SIMBAD references

We present a comprehensive characterization of the general properties (luminosity functions (LFs), mass, size, ages, etc.) of optically selected compact stellar objects (knots) in a representative sample of 32 low-z luminous and ultraluminous infrared galaxies ((U)LIRGs). It is important to understand the formation and evolution of these properties in such systems, which represent the most extreme cases of starbursts in the low-z universe. We have made use of high angular resolution Advanced Camera for Surveys images from the Hubble Space Telescope in F435W (∼B) and F814W (∼I) bands. The galaxies in the sample represent different interaction phases (first contact, pre-merger, merger, and post-merger) and cover a wide luminosity range (11.46 ≤ log (L_IR/L_☉) ≤ 12.54). With a median size of 32 pc, most of the nearly 3000 knots detected consist of complexes of star clusters. Some of the knots (∼15%) are so blue that their colors indicate a young (i.e., <30 Myr) and almost extinction-free population. There is a clear correlation of the mass of these blue knots with their radius, where M∝R ^1.91±0.14, similar to that found in complexes of clusters in M51 and in giant molecular clouds. This suggests that the star formation within the knots is proportional to the gas density at any given radius. This relation does not depend significantly on either the infrared luminosity of the system or the interaction phase.
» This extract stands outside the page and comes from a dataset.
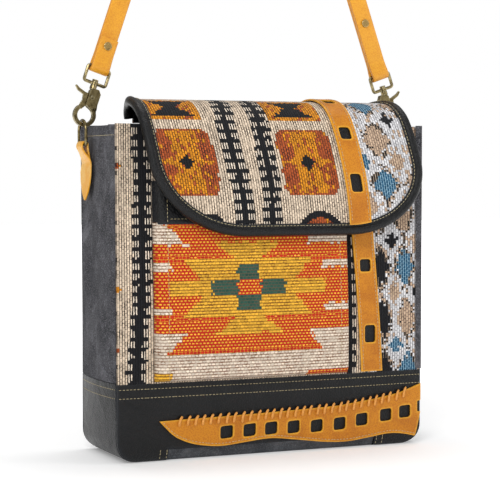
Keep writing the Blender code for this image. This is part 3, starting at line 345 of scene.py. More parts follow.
def make_brass(title, bright, dark, share):
    material, tree, shader = new_material(title, Metallic=1.0)
    place = object_place(tree)
    film = noise(tree, place, 300.0, 2.0)
    tone = mixed(tree, between(tree, film, share - 0.25, share + 0.25), rgb(bright), rgb(dark))
    bevel = add(tree, "Bevel", {"Radius": EDGE_RADIUS}).outputs[0]
    plain = add(tree, "NewGeometry").outputs["Normal"]
    edge = add(tree, "VectorMath", {0: bevel, 1: plain}, operation="DOT_PRODUCT").outputs["Value"]
    tone = mixed(tree, between(tree, edge, 0.90, 0.995, 1.0, 0.0), tone, rgb("D8CDA4"))
    hollow = add(tree, "AmbientOcclusion", {"Distance": HOLLOW_REACH}).outputs["AO"]
    tone = mixed(tree, between(tree, hollow, 0.25, 0.75, 0.85, 0.0), tone, rgb("1E1912"))
    rough = between(tree, film, 0.35, 0.7, 0.26, 0.38)
    fine = maths(tree, "MULTIPLY", noise(tree, place, 2400.0, 3.0), 0.4)
    connect(tree, shader, tone, rough, maths(tree, "ADD", film, fine), 0.00003)
    return material


OLD_BRASS = make_brass("antique_brass", "9C8C63", "55492F", 0.55)
RIVET_BRASS = make_brass("rivet_brass", "C9A869", "7A6238", 0.58)

# %% [markdown]
# ## Thread and thong
# Stitches are waxed thread, and the lacing is a soft tan thong. Both are too small to need more than
# a twist: a wave that runs across the Object coordinates, with a little noise in the colour.

# %% Thread and thong
def make_thread(title, colour, dark, rough, pitch):
    material, tree, shader = new_material(title)
    place = object_place(tree)
    fuzz = noise(tree, place, 1500.0, 3.0)
    twist = add(tree, "TexWave", {"Vector": place, "Scale": 1 / pitch, "Distortion": 2.0},
                bands_direction="DIAGONAL").outputs[1]
    tone = mixed(tree, between(tree, fuzz, 0.35, 0.65), rgb(colour), rgb(dark))
    roughness = between(tree, fuzz, 0.3, 0.7, rough - 0.08, rough + 0.08)
    connect(tree, shader, tone, roughness, twist, 0.00008)
    return material


STITCH_THREAD = make_thread("stitch_thread", "C9BD97", "A3926B", 0.75, 0.0022)
LACE_THONG = make_thread("lace_thong", "EBA650", "CF8630", 0.6, 0.004)

# %% [markdown]
# ## Rug weave
# In this cloth thick floats of yarn lie side by side, half a float out of step from one column to the
# next. Each half float is one face of the mesh. It carries two colours, its yarn and the ground between
# the yarns, and a UV map that counts floats, from which the rounded yarns are drawn. The ground colour
# shows at the sides and ends of each rounded float: for most yarns it is a darker tone of the yarn,
# painted shade in the gaps, and for a few it is a second yarn of the pattern.

# %% Rug weave
YARN_HEIGHT = 0.0005


def make_weave_group():
    inputs = {"Gap": ("Float", 0.2), "Ends": ("Float", 1.0)}
    tree, given, result = new_group("rug_weave", inputs, {"Yarn": "Float", "Height": "Float"})
    count = add(tree, "SeparateXYZ", {0: add(tree, "UVMap", uv_map="floats").outputs[0]}).outputs
    place = object_place(tree)
    wander = maths(tree, "SUBTRACT", noise(tree, place, 700.0, 2.0), 0.5)
    shift = maths(tree, "MULTIPLY", wander, 0.5)
    sides = []
    for value, sway in ((count[0], shift), (count[1], maths(tree, "MULTIPLY", shift, 0.5))):
        within = maths(tree, "FRACT", maths(tree, "ADD", value, sway), 0.0)
        sides.append(maths(tree, "ABSOLUTE", maths(tree, "MULTIPLY_ADD", within, 2.0, -1.0)))
    across = maths(tree, "SUBTRACT", 1.0, maths(tree, "POWER", sides[0], 2.2))
    along = maths(tree, "SUBTRACT", 1.0, maths(tree, "POWER", sides[1], 4.0))
    closed = maths(tree, "MULTIPLY", maths(tree, "SUBTRACT", 1.0, along), given["Ends"])
    height = maths(tree, "MULTIPLY", across, maths(tree, "SUBTRACT", 1.0, closed))
    # Where the rounded yarn lies low, at its sides and closed ends, the ground colour shows: mostly painted
    # shade.
    yarn = between(tree, height, given["Gap"], maths(tree, "ADD", given["Gap"], 0.22))
    tree.links.new(yarn, result["Yarn"])
    fibre = maths(tree, "MULTIPLY", noise(tree, place, 3200.0, 2.0), 0.25)
    tree.links.new(maths(tree, "ADD", height, fibre), result["Height"])
    return tree


RUG_WEAVE = make_weave_group()


def make_rug_cloth(title, soil):
    material, tree, shader = new_material(title, Specular_IOR_Level=0.2, Sheen_Weight=0.03,
                                          Sheen_Roughness=0.6)
    yarn = add(tree, "Attribute", attribute_name="yarn").outputs
    ground = add(tree, "Attribute", attribute_name="ground").outputs
    weave = use_group(tree, RUG_WEAVE, {"Gap": ground["Alpha"], "Ends": yarn["Alpha"]})
    dirt = noise(tree, object_place(tree), 60.0, 4.0)
    # Yarn colour on each float's crown, ground colour at its sides and ends, for most yarns painted shade.
    tone = mixed(tree, weave["Yarn"], ground["Color"], yarn["Color"])
    tone = mixed(tree, between(tree, dirt, 0.45, 0.75, 0.0, soil), tone, rgb("8A745C"), "MULTIPLY")
    rough = between(tree, weave["Height"], 0.0, 1.0, 0.95, 0.80)
    connect(tree, shader, tone, rough, weave["Height"], YARN_HEIGHT)
    return material


RUG_LADDER = make_rug_cloth("rug_ladder", 0.12)
RUG_POCKET = make_rug_cloth("rug_pocket", 0.08)
RUG_DIAMOND = make_rug_cloth("rug_diamond", 0.05)

# %% [markdown]
# ## The form of the bag
# The front, back and sides swell a little, lean in at the mouth and tuck under at the foot. Each is
# given as a depth over its height and width, with the model's own numbers, so a piece drawn flat can be
# laid on the bag at any lift above the wall. The flap's section is a curve through a few points.

# %% The form of the bag
BAG_WIDTH = 0.290
BAG_DEPTH = 0.092
BAG_HEIGHT = 0.286
BASE_HEIGHT = 0.068
CORNER_RADIUS = 0.018
TUCK_HEIGHT = 0.012
TUCK_DEPTH = 0.0035
LEAN_START = 0.088
CROWN = 0.004
SIDE_CROWN = 0.005
FRONT_LEAN = 0.008
BACK_LEAN = 0.028
RUG_CLOTH = 0.0024
CANVAS = 0.0018
LEATHER = 0.0014
GAP = 0.0003
HALF_WIDTH = BAG_WIDTH / 2
HALF_DEPTH = BAG_DEPTH / 2
FRONT_DATUM = HALF_DEPTH - RUG_CLOTH
BACK_DATUM = HALF_DEPTH - CANVAS
SIDE_DATUM = HALF_WIDTH - CANVAS


def clamp(value):
    return min(1.0, max(0.0, value))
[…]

The star formation of all the knots is characterized by LFs of the knots with slopes close to 2. Nevertheless, we see a marginally significant indication that the LF evolves with the interaction process, becoming steeper from early to advanced merger phases. Due to size-of-sample effects we are probably sampling knots in ULIRGs that intrinsically more luminous (by a factor of about four) than in less luminous systems. They also have sizes and are likely to have masses characteristic of clumps in galaxies at z ≳ 1. Knots in post-mergers are on average (1.3-2 times) larger, more luminous (2 mag) in the I band, and 0.5 mag redder than those in systems in earlier phases. Two scenarios are briefly discussed: (1) the likely presence of relatively high extinction in the most advanced mergers and (2) the dissolution of the less massive clusters and/or their coalescence into more massive, evolved superclusters.